WHAT IS EXPECTED: Word for word, restate every line of the listing that follows.

STORED DATA:
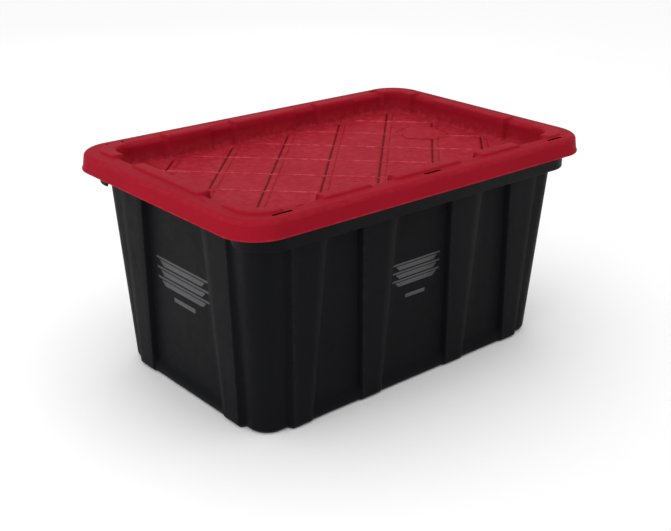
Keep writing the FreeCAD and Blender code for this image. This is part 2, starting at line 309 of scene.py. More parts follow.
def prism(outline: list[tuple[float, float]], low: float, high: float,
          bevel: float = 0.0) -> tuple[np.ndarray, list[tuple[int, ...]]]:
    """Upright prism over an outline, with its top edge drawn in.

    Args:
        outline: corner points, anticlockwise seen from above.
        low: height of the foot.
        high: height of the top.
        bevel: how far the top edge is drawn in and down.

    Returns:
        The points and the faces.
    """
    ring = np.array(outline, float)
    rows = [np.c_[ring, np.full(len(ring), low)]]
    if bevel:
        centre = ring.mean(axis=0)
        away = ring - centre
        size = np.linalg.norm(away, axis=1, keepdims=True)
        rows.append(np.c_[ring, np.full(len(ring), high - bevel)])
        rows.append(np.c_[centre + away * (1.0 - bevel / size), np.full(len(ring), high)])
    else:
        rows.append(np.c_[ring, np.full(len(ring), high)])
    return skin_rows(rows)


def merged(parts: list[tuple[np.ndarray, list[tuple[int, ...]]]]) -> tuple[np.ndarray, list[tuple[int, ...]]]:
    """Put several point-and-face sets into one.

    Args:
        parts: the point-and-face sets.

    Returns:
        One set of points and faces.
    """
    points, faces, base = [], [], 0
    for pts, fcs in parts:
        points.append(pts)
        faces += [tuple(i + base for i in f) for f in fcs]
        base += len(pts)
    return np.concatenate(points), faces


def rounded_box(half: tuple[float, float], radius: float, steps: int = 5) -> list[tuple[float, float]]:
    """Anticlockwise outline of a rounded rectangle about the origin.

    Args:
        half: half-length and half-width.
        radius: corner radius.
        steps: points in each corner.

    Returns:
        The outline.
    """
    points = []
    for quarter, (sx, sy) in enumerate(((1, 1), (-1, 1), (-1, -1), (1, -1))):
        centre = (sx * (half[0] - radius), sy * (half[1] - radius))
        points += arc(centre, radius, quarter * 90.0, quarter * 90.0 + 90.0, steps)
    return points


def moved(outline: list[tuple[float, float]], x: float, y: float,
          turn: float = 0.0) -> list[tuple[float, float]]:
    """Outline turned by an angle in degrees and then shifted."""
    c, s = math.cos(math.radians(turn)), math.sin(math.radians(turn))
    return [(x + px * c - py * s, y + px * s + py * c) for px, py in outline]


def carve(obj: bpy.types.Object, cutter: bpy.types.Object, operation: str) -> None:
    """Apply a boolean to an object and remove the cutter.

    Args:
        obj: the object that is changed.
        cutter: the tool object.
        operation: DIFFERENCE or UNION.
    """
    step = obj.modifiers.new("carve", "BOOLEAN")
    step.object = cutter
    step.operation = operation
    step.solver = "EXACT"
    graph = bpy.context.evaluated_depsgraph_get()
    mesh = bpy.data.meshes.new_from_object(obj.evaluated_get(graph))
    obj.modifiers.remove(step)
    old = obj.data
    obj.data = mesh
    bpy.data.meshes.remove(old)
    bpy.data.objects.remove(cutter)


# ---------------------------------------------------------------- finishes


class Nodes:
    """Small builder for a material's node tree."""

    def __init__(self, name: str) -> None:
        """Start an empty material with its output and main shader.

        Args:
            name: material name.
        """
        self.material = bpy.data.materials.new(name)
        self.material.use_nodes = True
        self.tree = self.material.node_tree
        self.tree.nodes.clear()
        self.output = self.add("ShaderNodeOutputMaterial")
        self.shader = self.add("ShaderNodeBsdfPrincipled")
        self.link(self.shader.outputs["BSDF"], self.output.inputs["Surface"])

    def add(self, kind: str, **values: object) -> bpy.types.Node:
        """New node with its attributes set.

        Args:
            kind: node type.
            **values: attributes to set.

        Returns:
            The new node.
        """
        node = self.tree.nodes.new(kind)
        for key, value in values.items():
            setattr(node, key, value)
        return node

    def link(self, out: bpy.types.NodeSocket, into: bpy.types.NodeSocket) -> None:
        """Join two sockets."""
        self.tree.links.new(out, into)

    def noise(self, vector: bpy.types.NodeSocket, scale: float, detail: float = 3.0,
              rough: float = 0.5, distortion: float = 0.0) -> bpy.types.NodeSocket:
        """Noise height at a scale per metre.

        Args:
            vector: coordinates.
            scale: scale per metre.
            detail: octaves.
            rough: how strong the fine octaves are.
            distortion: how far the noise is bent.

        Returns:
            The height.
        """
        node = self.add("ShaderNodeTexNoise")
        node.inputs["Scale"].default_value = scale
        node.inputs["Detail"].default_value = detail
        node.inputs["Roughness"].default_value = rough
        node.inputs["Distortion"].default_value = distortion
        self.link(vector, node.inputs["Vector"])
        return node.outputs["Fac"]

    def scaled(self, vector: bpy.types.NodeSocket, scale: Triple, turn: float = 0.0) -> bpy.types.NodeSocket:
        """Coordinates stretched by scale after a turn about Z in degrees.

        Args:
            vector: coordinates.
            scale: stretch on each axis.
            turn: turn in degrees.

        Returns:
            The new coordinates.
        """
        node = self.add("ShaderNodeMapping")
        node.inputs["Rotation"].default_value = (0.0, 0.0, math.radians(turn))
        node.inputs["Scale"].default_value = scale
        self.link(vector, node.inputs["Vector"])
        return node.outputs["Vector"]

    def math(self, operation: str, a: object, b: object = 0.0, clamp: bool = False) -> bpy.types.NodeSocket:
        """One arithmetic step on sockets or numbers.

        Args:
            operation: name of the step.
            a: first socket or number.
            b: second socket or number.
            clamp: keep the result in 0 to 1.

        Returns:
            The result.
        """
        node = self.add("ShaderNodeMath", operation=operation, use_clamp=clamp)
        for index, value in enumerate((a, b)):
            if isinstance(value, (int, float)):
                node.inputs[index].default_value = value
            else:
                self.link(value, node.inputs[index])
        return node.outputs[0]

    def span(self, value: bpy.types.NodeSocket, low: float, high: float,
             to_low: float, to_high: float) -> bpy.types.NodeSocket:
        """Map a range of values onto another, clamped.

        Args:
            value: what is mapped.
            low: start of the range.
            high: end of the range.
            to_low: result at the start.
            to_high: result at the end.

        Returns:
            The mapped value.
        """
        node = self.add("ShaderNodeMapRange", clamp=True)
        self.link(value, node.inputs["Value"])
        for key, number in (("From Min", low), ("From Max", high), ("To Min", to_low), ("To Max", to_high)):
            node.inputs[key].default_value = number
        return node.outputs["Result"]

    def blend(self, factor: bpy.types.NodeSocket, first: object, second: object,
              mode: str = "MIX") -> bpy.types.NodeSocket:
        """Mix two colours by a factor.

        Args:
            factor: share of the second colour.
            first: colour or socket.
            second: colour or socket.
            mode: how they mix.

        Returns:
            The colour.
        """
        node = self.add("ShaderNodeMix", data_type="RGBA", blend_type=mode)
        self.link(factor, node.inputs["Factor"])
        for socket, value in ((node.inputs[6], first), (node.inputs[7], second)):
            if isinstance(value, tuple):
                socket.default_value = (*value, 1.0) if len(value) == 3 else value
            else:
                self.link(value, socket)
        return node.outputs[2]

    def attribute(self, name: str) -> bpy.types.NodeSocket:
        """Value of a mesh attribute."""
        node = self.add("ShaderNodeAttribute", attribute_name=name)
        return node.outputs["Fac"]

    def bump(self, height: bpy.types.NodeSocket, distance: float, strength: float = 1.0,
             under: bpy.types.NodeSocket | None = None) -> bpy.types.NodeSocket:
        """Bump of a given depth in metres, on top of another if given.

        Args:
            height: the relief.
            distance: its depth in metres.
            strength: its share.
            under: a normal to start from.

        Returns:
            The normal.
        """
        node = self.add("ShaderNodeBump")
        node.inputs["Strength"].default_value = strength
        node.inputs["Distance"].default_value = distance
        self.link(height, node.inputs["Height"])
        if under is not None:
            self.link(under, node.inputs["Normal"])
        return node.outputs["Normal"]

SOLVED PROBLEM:
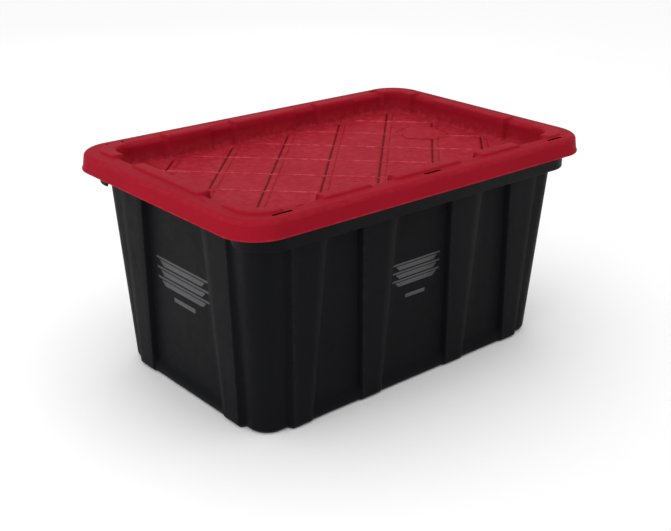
Keep writing the FreeCAD and Blender code for this image. This is part 2, starting at line 309 of scene.py. More parts follow.
def prism(outline: list[tuple[float, float]], low: float, high: float,
          bevel: float = 0.0) -> tuple[np.ndarray, list[tuple[int, ...]]]:
    """Upright prism over an outline, with its top edge drawn in.

    Args:
        outline: corner points, anticlockwise seen from above.
        low: height of the foot.
        high: height of the top.
        bevel: how far the top edge is drawn in and down.

    Returns:
        The points and the faces.
    """
    ring = np.array(outline, float)
    rows = [np.c_[ring, np.full(len(ring), low)]]
    if bevel:
        centre = ring.mean(axis=0)
        away = ring - centre
        size = np.linalg.norm(away, axis=1, keepdims=True)
        rows.append(np.c_[ring, np.full(len(ring), high - bevel)])
        rows.append(np.c_[centre + away * (1.0 - bevel / size), np.full(len(ring), high)])
    else:
        rows.append(np.c_[ring, np.full(len(ring), high)])
    return skin_rows(rows)


def merged(parts: list[tuple[np.ndarray, list[tuple[int, ...]]]]) -> tuple[np.ndarray, list[tuple[int, ...]]]:
    """Put several point-and-face sets into one.

    Args:
        parts: the point-and-face sets.

    Returns:
        One set of points and faces.
    """
    points, faces, base = [], [], 0
    for pts, fcs in parts:
        points.append(pts)
        faces += [tuple(i + base for i in f) for f in fcs]
        base += len(pts)
    return np.concatenate(points), faces


def rounded_box(half: tuple[float, float], radius: float, steps: int = 5) -> list[tuple[float, float]]:
    """Anticlockwise outline of a rounded rectangle about the origin.

    Args:
        half: half-length and half-width.
        radius: corner radius.
        steps: points in each corner.

    Returns:
        The outline.
    """
    points = []
    for quarter, (sx, sy) in enumerate(((1, 1), (-1, 1), (-1, -1), (1, -1))):
        centre = (sx * (half[0] - radius), sy * (half[1] - radius))
        points += arc(centre, radius, quarter * 90.0, quarter * 90.0 + 90.0, steps)
    return points


def moved(outline: list[tuple[float, float]], x: float, y: float,
          turn: float = 0.0) -> list[tuple[float, float]]:
    """Outline turned by an angle in degrees and then shifted."""
    c, s = math.cos(math.radians(turn)), math.sin(math.radians(turn))
    return [(x + px * c - py * s, y + px * s + py * c) for px, py in outline]


def carve(obj: bpy.types.Object, cutter: bpy.types.Object, operation: str) -> None:
    """Apply a boolean to an object and remove the cutter.

    Args:
        obj: the object that is changed.
        cutter: the tool object.
        operation: DIFFERENCE or UNION.
    """
    step = obj.modifiers.new("carve", "BOOLEAN")
    step.object = cutter
    step.operation = operation
    step.solver = "EXACT"
    graph = bpy.context.evaluated_depsgraph_get()
    mesh = bpy.data.meshes.new_from_object(obj.evaluated_get(graph))
    obj.modifiers.remove(step)
    old = obj.data
    obj.data = mesh
    bpy.data.meshes.remove(old)
    bpy.data.objects.remove(cutter)


# ---------------------------------------------------------------- finishes


class Nodes:
    """Small builder for a material's node tree."""

    def __init__(self, name: str) -> None:
        """Start an empty material with its output and main shader.

        Args:
            name: material name.
        """
        self.material = bpy.data.materials.new(name)
        self.material.use_nodes = True
        self.tree = self.material.node_tree
        self.tree.nodes.clear()
        self.output = self.add("ShaderNodeOutputMaterial")
        self.shader = self.add("ShaderNodeBsdfPrincipled")
        self.link(self.shader.outputs["BSDF"], self.output.inputs["Surface"])

    def add(self, kind: str, **values: object) -> bpy.types.Node:
        """New node with its attributes set.

        Args:
            kind: node type.
            **values: attributes to set.

        Returns:
            The new node.
        """
        node = self.tree.nodes.new(kind)
        for key, value in values.items():
            setattr(node, key, value)
        return node

    def link(self, out: bpy.types.NodeSocket, into: bpy.types.NodeSocket) -> None:
        """Join two sockets."""
        self.tree.links.new(out, into)

    def noise(self, vector: bpy.types.NodeSocket, scale: float, detail: float = 3.0,
              rough: float = 0.5, distortion: float = 0.0) -> bpy.types.NodeSocket:
        """Noise height at a scale per metre.

        Args:
            vector: coordinates.
            scale: scale per metre.
            detail: octaves.
            rough: how strong the fine octaves are.
            distortion: how far the noise is bent.

        Returns:
            The height.
        """
        node = self.add("ShaderNodeTexNoise")
        node.inputs["Scale"].default_value = scale
        node.inputs["Detail"].default_value = detail
        node.inputs["Roughness"].default_value = rough
        node.inputs["Distortion"].default_value = distortion
        self.link(vector, node.inputs["Vector"])
        return node.outputs["Fac"]

    def scaled(self, vector: bpy.types.NodeSocket, scale: Triple, turn: float = 0.0) -> bpy.types.NodeSocket:
        """Coordinates stretched by scale after a turn about Z in degrees.

        Args:
            vector: coordinates.
            scale: stretch on each axis.
            turn: turn in degrees.

        Returns:
            The new coordinates.
        """
        node = self.add("ShaderNodeMapping")
        node.inputs["Rotation"].default_value = (0.0, 0.0, math.radians(turn))
        node.inputs["Scale"].default_value = scale
        self.link(vector, node.inputs["Vector"])
        return node.outputs["Vector"]

    def math(self, operation: str, a: object, b: object = 0.0, clamp: bool = False) -> bpy.types.NodeSocket:
        """One arithmetic step on sockets or numbers.

        Args:
            operation: name of the step.
            a: first socket or number.
            b: second socket or number.
            clamp: keep the result in 0 to 1.

        Returns:
            The result.
        """
        node = self.add("ShaderNodeMath", operation=operation, use_clamp=clamp)
        for index, value in enumerate((a, b)):
            if isinstance(value, (int, float)):
                node.inputs[index].default_value = value
            else:
                self.link(value, node.inputs[index])
        return node.outputs[0]

    def span(self, value: bpy.types.NodeSocket, low: float, high: float,
             to_low: float, to_high: float) -> bpy.types.NodeSocket:
        """Map a range of values onto another, clamped.

        Args:
            value: what is mapped.
            low: start of the range.
            high: end of the range.
            to_low: result at the start.
            to_high: result at the end.

        Returns:
            The mapped value.
        """
        node = self.add("ShaderNodeMapRange", clamp=True)
        self.link(value, node.inputs["Value"])
        for key, number in (("From Min", low), ("From Max", high), ("To Min", to_low), ("To Max", to_high)):
            node.inputs[key].default_value = number
        return node.outputs["Result"]

    def blend(self, factor: bpy.types.NodeSocket, first: object, second: object,
              mode: str = "MIX") -> bpy.types.NodeSocket:
        """Mix two colours by a factor.

        Args:
            factor: share of the second colour.
            first: colour or socket.
            second: colour or socket.
            mode: how they mix.

        Returns:
            The colour.
        """
        node = self.add("ShaderNodeMix", data_type="RGBA", blend_type=mode)
        self.link(factor, node.inputs["Factor"])
        for socket, value in ((node.inputs[6], first), (node.inputs[7], second)):
            if isinstance(value, tuple):
                socket.default_value = (*value, 1.0) if len(value) == 3 else value
            else:
                self.link(value, socket)
        return node.outputs[2]

    def attribute(self, name: str) -> bpy.types.NodeSocket:
        """Value of a mesh attribute."""
        node = self.add("ShaderNodeAttribute", attribute_name=name)
        return node.outputs["Fac"]

    def bump(self, height: bpy.types.NodeSocket, distance: float, strength: float = 1.0,
             under: bpy.types.NodeSocket | None = None) -> bpy.types.NodeSocket:
        """Bump of a given depth in metres, on top of another if given.

        Args:
            height: the relief.
            distance: its depth in metres.
            strength: its share.
            under: a normal to start from.

        Returns:
            The normal.
        """
        node = self.add("ShaderNodeBump")
        node.inputs["Strength"].default_value = strength
        node.inputs["Distance"].default_value = distance
        self.link(height, node.inputs["Height"])
        if under is not None:
            self.link(under, node.inputs["Normal"])
        return node.outputs["Normal"]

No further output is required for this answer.